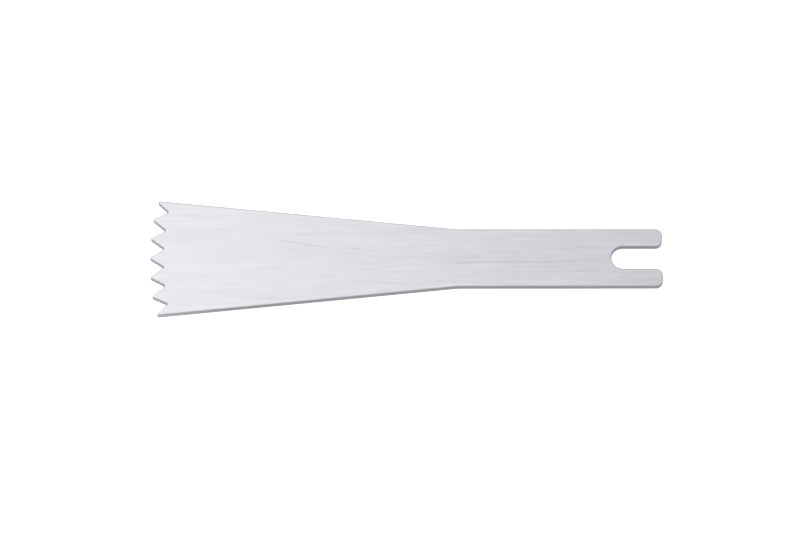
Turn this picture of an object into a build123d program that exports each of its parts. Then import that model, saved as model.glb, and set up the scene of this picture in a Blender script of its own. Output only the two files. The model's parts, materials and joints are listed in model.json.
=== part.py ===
"""Toothed comb blade of a clay modelling tool, in millimetres.

The blade is one blank of stainless sheet. Its parallel shank runs along +X and ends in two prongs, one each
side of an open slot that slides under a clamp screw. From its shoulders the blade flares towards -X and ends
in a row of pointed teeth, which fan out on an arc centred midway between the shoulders. All corners are
rounded and all edges are broken, as tumbling leaves them.

The blank lies flat on Z = 0 with its centreline along X, and the origin is the middle of its underside.
"""

import os
from math import cos, degrees, radians, sin

from build123d import *

# Blank
LENGTH = 100.0
THICKNESS = 1.5
EDGE_RADIUS = 0.25  # on the edges of both faces

# Shank
SHANK_WIDTH = 12.0
SHANK_LENGTH = 40.0  # from the ends of the prongs to the shoulders
SHOULDER_RADIUS = 15.0  # blends the shank's sides into the flare's

# Open slot, a medium fit on an M4 clamp screw
SLOT_WIDTH = 4.5
SLOT_DEPTH = 10.0  # to the far side of its round end
PRONG_CORNER_RADIUS = 1.35

# Teeth
TOOTH_COUNT = 7
TOOTH_PITCH = 4.0  # along the arc of the crests
GROOVE_ANGLE = 68.0  # degrees, between the flanks of a groove
CREST_ROUNDING = 0.3
ROOT_ROUNDING = 0.15

# Places along the centreline
PRONG_END = LENGTH / 2
SHOULDER = PRONG_END - SHANK_LENGTH  # also the centre of the fan of teeth

# Fan of teeth. A tooth's flanks meet at its apex, which the rounding takes back to the arc of the crests.
CREST_RADIUS = LENGTH - SHANK_LENGTH
TOOTH_STEP = degrees(TOOTH_PITCH / CREST_RADIUS)
GROOVE_HALF_ANGLE = radians(GROOVE_ANGLE / 2)
TOOTH_HALF_ANGLE = GROOVE_HALF_ANGLE - radians(TOOTH_STEP / 2)
APEX_RADIUS = CREST_RADIUS + CREST_ROUNDING * (1 / sin(TOOTH_HALF_ANGLE) - 1)
ROOT_RADIUS = APEX_RADIUS * sin(TOOTH_HALF_ANGLE) / sin(GROOVE_HALF_ANGLE)


def fan_point(radius, steps):
    """Point at a radius of the fan, a number of tooth steps from the centreline towards +Y."""
    angle = radians(steps * TOOTH_STEP)
    return (SHOULDER - radius * cos(angle), radius * sin(angle))


# Apex, root, apex and so on, from the corner of the flare at +Y to the one at -Y.
tooth_line = []
for half_step in range(2 * TOOTH_COUNT - 1):
    corner_radius = ROOT_RADIUS if half_step % 2 else APEX_RADIUS
    tooth_line.append(fan_point(corner_radius, (TOOTH_COUNT - 1 - half_step) / 2))

with BuildPart() as comb_blade:
    with BuildSketch(Plane.XY) as blank:
        with BuildLine():
            Polyline(
                (PRONG_END, SHANK_WIDTH / 2),
                (SHOULDER, SHANK_WIDTH / 2),
                *tooth_line,
                (SHOULDER, -SHANK_WIDTH / 2),
                (PRONG_END, -SHANK_WIDTH / 2),
                close=True,
            )
        make_face()

        # Half of this slot lies past the prongs, which leaves them an open one.
        with Locations((PRONG_END, 0)):
            SlotCenterToCenter(2 * SLOT_DEPTH - SLOT_WIDTH, SLOT_WIDTH, mode=Mode.SUBTRACT)

        # The corners of the tooth line are the furthest from the fan's centre, with the apexes last.
        outward = blank.vertices().sort_by_distance((SHOULDER, 0))
        apexes = outward[-TOOTH_COUNT:]
        roots = outward[1 - 2 * TOOTH_COUNT : -TOOTH_COUNT]
        shoulders = blank.vertices().filter_by_position(Axis.X, SHOULDER - EDGE_RADIUS, SHOULDER + EDGE_RADIUS)
        prong_corners = blank.vertices().group_by(Axis.X)[-1]
        fillet(apexes, CREST_ROUNDING)
        fillet(roots, ROOT_ROUNDING)
        fillet(shoulders, SHOULDER_RADIUS)
        fillet(prong_corners, PRONG_CORNER_RADIUS)
    extrude(amount=THICKNESS)

    fillet(comb_blade.faces().filter_by(Axis.Z).edges(), EDGE_RADIUS)

comb_blade.part.label = "comb_blade"

os.makedirs("parts", exist_ok=True)
export_step(comb_blade.part, "parts/comb_blade.step")
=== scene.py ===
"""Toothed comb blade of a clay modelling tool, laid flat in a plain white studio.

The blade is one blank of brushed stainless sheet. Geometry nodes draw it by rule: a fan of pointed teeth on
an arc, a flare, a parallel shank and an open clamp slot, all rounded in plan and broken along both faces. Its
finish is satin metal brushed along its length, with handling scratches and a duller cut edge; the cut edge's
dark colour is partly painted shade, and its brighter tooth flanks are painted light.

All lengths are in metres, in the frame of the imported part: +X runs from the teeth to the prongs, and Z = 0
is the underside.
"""

from __future__ import annotations

import json
import logging
import math
from dataclasses import dataclass, field
from enum import Enum
from typing import ClassVar

import bpy
from mathutils import Matrix, Vector


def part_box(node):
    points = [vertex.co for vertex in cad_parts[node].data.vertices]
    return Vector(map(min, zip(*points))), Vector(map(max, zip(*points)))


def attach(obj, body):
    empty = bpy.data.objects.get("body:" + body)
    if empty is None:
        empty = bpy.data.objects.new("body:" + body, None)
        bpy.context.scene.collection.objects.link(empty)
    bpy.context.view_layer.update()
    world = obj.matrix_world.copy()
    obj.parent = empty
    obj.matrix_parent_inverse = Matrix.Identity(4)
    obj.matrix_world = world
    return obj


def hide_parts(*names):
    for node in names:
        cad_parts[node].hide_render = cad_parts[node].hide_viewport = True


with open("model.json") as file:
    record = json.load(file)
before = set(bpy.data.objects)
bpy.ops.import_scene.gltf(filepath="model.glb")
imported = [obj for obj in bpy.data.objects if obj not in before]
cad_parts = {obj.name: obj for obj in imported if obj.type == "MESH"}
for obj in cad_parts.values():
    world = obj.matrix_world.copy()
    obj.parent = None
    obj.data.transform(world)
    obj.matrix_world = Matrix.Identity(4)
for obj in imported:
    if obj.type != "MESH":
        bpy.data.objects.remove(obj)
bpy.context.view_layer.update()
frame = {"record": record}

LOG = logging.getLogger("comb_blade")
MM = 0.001

Operand = bpy.types.NodeSocket | float
Spot = tuple[Operand, Operand, Operand]
Point = tuple[float, float, float]
Colour = tuple[float, float, float]
Span = tuple[float, float]

WHITE: Colour = (1.0, 1.0, 1.0)
OPAQUE = 1.0
NOISE_MIDDLE = 0.5  # average of a noise texture
QUARTER_TURN = 0.25  # in whole turns
HALF = 0.5  # sets a test between one whole number and the next


class Body(Enum):
    """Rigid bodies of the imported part."""

    ROOT = "root"


class CadNode(Enum):
    """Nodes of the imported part."""

    COMB_BLADE = "comb_blade"


class Slot(Enum):
    """Material slots of the record."""

    BRUSHED_SHEET = "brushed_sheet"


class Layer(Enum):
    """Attributes that the blade's mesh carries for its finish."""

    GRAIN_MAP = "grain_map"
    CUT_EDGE = "cut_edge"


class TreeBuilder:
    """Adds nodes to one node tree and wires them as it goes."""

    def __init__(self, tree: bpy.types.NodeTree) -> None:
        """Start on a tree.

        Args:
            tree: The geometry or shader tree to fill.
        """
        self.tree = tree

    def add(
        self, kind: str, inputs: dict[str | int, object] | None = None, **properties: object
    ) -> bpy.types.Node:
        """Add a node, set its properties, and set or link its inputs.

        Args:
            kind: Blender's name for the node's type.
            inputs: Input name or position, to a socket to link or a value to set.
            **properties: Properties of the node itself.

        Returns:
            The new node.
        """
        node = self.tree.nodes.new(kind)
        for name, value in properties.items():
            setattr(node, name, value)
        for key, value in (inputs or {}).items():
            self.feed(node.inputs[key], value)
        return node

    def feed(self, socket: bpy.types.NodeSocket, value: object) -> None:
        """Link a socket to an input, or set the input's own value.

        Args:
            socket: The input.
            value: A socket to link, or a value to set.
        """
        if isinstance(value, bpy.types.NodeSocket):
            self.tree.links.new(value, socket)
        else:
            socket.default_value = value

    def math(self, operation: str, *operands: Operand) -> bpy.types.NodeSocket:
        """Work out one scalar from others.

        Args:
            operation: The math node's operation.
            *operands: Sockets or numbers, in the node's order.

        Returns:
            The result.
        """
        return self.add("ShaderNodeMath", dict(enumerate(operands)), operation=operation).outputs[0]

    def vector(self, x: Operand, y: Operand, z: Operand) -> bpy.types.NodeSocket:
        """Join three scalars into a vector.

        Args:
            x: First component.
            y: Second component.
            z: Third component.

        Returns:
            The vector.
        """
        return self.add("ShaderNodeCombineXYZ", {0: x, 1: y, 2: z}).outputs[0]

    def split(self, vector: bpy.types.NodeSocket) -> tuple[bpy.types.NodeSocket, ...]:
        """Split a vector.

        Args:
            vector: The vector.

        Returns:
            Its three components.
        """
        return tuple(self.add("ShaderNodeSeparateXYZ", {0: vector}).outputs)

    def ramp(self, value: Operand, span: Span, results: Span = (0.0, 1.0)) -> bpy.types.NodeSocket:
        """Map a scalar smoothly from one range to another, held at both ends.

        Args:
            value: The scalar.
            span: Where the change starts and where it ends.
            results: Result at each of the two.

        Returns:
            The mapped scalar.
        """
        start, end = span
        low, high = results
        settings = {"Value": value, "From Min": start, "From Max": end, "To Min": low, "To Max": high}
        return self.add("ShaderNodeMapRange", settings, interpolation_type="SMOOTHSTEP").outputs[0]

    def blend(self, share: Operand, first: Operand, second: Operand) -> bpy.types.NodeSocket:
        """Mix two scalars, or choose between them by a test of 0 or 1.

        Args:
            share: How much of the second, from 0 to 1.
            first: Result where the share is 0.
            second: Result where the share is 1.

        Returns:
            The mixed scalar.
        """
        return self.add("ShaderNodeMix", {0: share, 2: first, 3: second}, data_type="FLOAT").outputs[0]

    def scale(self, vector: bpy.types.NodeSocket | Colour, factor: Operand) -> bpy.types.NodeSocket:
        """Multiply a vector or a colour by a scalar.

        Args:
            vector: The vector or colour.
            factor: The scalar.

        Returns:
            The scaled vector.
        """
        return self.add("ShaderNodeVectorMath", {0: vector, "Scale": factor}, operation="SCALE").outputs[0]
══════
- **Description of the task**
Write out, unaltered, the lines from the opening of the listing through the line that includes "ROOT_RADIUS = APEX_RADIUS".

- **Written answer**
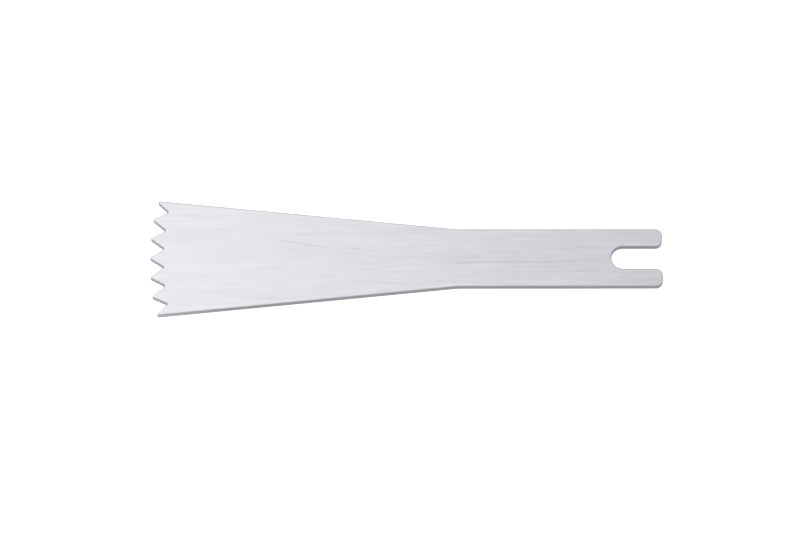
Turn this picture of an object into a build123d program that exports each of its parts. Then import that model, saved as model.glb, and set up the scene of this picture in a Blender script of its own. Output only the two files. The model's parts, materials and joints are listed in model.json.
=== part.py ===
"""Toothed comb blade of a clay modelling tool, in millimetres.

The blade is one blank of stainless sheet. Its parallel shank runs along +X and ends in two prongs, one each
side of an open slot that slides under a clamp screw. From its shoulders the blade flares towards -X and ends
in a row of pointed teeth, which fan out on an arc centred midway between the shoulders. All corners are
rounded and all edges are broken, as tumbling leaves them.

The blank lies flat on Z = 0 with its centreline along X, and the origin is the middle of its underside.
"""

import os
from math import cos, degrees, radians, sin

from build123d import *

# Blank
LENGTH = 100.0
THICKNESS = 1.5
EDGE_RADIUS = 0.25  # on the edges of both faces

# Shank
SHANK_WIDTH = 12.0
SHANK_LENGTH = 40.0  # from the ends of the prongs to the shoulders
SHOULDER_RADIUS = 15.0  # blends the shank's sides into the flare's

# Open slot, a medium fit on an M4 clamp screw
SLOT_WIDTH = 4.5
SLOT_DEPTH = 10.0  # to the far side of its round end
PRONG_CORNER_RADIUS = 1.35

# Teeth
TOOTH_COUNT = 7
TOOTH_PITCH = 4.0  # along the arc of the crests
GROOVE_ANGLE = 68.0  # degrees, between the flanks of a groove
CREST_ROUNDING = 0.3
ROOT_ROUNDING = 0.15

# Places along the centreline
PRONG_END = LENGTH / 2
SHOULDER = PRONG_END - SHANK_LENGTH  # also the centre of the fan of teeth

# Fan of teeth. A tooth's flanks meet at its apex, which the rounding takes back to the arc of the crests.
CREST_RADIUS = LENGTH - SHANK_LENGTH
TOOTH_STEP = degrees(TOOTH_PITCH / CREST_RADIUS)
GROOVE_HALF_ANGLE = radians(GROOVE_ANGLE / 2)
TOOTH_HALF_ANGLE = GROOVE_HALF_ANGLE - radians(TOOTH_STEP / 2)
APEX_RADIUS = CREST_RADIUS + CREST_ROUNDING * (1 / sin(TOOTH_HALF_ANGLE) - 1)
ROOT_RADIUS = APEX_RADIUS * sin(TOOTH_HALF_ANGLE) / sin(GROOVE_HALF_ANGLE)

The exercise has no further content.